Windows 11's Patch Tuesday nightmare gets worse
Role of Windows in Microsoft’s Strategy
- Debate over whether Windows is still a “main product” vs just a delivery platform for subscriptions (M365, OneDrive, Azure, Intune, etc.).
- Several argue Windows remains the moat: without it, Office/AD/Exchange/Teams and cloud management offerings lose a key advantage.
- Others counter that Windows now contributes a relatively small share of revenue, explaining neglect and focus on higher-margin services.
Monopoly, Switching Costs, and Competition
- Many claim Microsoft can ship low-quality updates because business switching costs (AD, legacy apps, training) are huge.
- Counterpoint: competition is stronger than a decade ago (Apple share, Linux preinstalls, Steam Deck, browser-centric workflows), and switching costs are falling as more work moves to the web.
- Some see governments/companies periodically exploring Linux, though reversals (e.g., Munich) are cited.
Quality, QA, and Organizational Culture
- Widespread belief that cutting dedicated QA (and relying on devs + telemetry) is central to recurring catastrophic updates.
- Mention of past major breakages (boot loops, BSODs) to argue this is a long-running pattern, not just a recent regression.
- Discussion of historic Dev:QA ratios (often ~1:1 or even 1:2 QA-heavy) and the importance of manual, device-coverage-heavy testing for an ecosystem as large as Windows.
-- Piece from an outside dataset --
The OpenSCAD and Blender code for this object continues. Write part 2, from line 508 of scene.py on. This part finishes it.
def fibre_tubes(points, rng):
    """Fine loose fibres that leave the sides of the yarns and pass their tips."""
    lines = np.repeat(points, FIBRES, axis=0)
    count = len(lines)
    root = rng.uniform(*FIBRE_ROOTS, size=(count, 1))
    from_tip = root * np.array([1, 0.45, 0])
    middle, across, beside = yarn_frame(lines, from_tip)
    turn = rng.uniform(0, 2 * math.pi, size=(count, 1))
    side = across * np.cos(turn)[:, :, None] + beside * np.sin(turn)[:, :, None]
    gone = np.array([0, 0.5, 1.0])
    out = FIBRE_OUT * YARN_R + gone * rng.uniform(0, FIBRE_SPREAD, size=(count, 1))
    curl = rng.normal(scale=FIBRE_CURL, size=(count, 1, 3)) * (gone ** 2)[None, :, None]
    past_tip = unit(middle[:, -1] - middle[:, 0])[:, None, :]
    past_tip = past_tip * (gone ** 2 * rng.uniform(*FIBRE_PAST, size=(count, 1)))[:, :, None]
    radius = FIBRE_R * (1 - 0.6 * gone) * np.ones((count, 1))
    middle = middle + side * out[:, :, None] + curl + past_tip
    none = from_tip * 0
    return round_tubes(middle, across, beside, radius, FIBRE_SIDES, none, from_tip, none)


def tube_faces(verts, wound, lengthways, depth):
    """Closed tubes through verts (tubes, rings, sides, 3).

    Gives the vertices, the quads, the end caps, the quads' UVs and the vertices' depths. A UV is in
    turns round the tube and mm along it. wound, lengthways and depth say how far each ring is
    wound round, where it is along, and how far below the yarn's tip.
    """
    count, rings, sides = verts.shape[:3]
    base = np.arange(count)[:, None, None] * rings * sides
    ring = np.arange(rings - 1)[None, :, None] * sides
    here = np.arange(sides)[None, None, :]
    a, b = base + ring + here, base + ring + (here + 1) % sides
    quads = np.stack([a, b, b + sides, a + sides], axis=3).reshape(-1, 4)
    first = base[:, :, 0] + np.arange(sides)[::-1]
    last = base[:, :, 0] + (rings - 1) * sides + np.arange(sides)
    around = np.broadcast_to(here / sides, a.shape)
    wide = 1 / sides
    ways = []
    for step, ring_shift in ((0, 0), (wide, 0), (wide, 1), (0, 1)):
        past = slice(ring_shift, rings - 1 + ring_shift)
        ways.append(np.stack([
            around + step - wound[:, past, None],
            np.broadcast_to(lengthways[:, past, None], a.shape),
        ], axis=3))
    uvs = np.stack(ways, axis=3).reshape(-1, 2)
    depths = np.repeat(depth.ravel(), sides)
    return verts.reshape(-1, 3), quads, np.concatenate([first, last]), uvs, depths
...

- Some frame this as a broader “MBA-led, short-term profit, cut-costs” culture shift, similar to other large corporations.
AI, “Vibe Coding,” and Productivity Claims
- Many sarcastically connect the update failures to aggressive internal AI mandates and Copilot promotion, dubbing current practice “vibe coding.”
- Skepticism that LLM-assisted coding has delivered real 10x productivity: if it had, visible quality and velocity should be higher, not worse.
- Others argue LLMs mainly amplify existing skill (help good devs a bit, make low-skill output harder to debug) and that root problems precede AI.
User Experiences and OneDrive/Update Pain
- Multiple anecdotes of systems rendered unbootable (e.g., inaccessible boot device, Win11 VM unable to roll back, new ARM machine DOA).
- Repeated complaints about Windows–OneDrive integration: slow Explorer, deleted files, broken app data, inability to move Desktop out of OneDrive.
- Some users report never seeing such issues, suggesting hardware/software combinations and update paths matter heavily.
Auto-Updates, Trust, and Security
- Strong resentment of forced updates that can brick machines; calls to treat Windows updates like a “virus” and disable them via group policy.
- Others warn that not patching creates security risk and can make unpatched users a threat to others (malware hosts).
- Several note that every high-profile failure erodes trust and pushes more people to completely disable updates.
Windows 11 Itself: Best Yet or Buggier 10?
- A minority calls Windows 11 the best OS they’ve used (especially on ARM: standby, docking, multitasking improvements, PowerToys, Excel).
- Majority sentiment in the thread is negative: reports of Explorer regressions, UX annoyances (taskbar/start changes), random inoperable states, and more friction than Windows 10.
- Some have rolled back to Windows 10 (often LTSC) or moved to Linux, citing greatly reduced frustration.
Proposed Remedies and Testing Expectations
- Suggestions: return to slower, service-pack-style releases and longer version cycles; stop bundling features into security updates.
- Expectation that Microsoft should use massive VM matrices plus limited real-hardware coverage and ultra-gradual rollouts (tiny initial cohorts, close monitoring).
- Concern that, absent a serious reset of quality priorities, Windows will continue “death by a thousand cuts,” even if monopoly momentum keeps it dominant for years.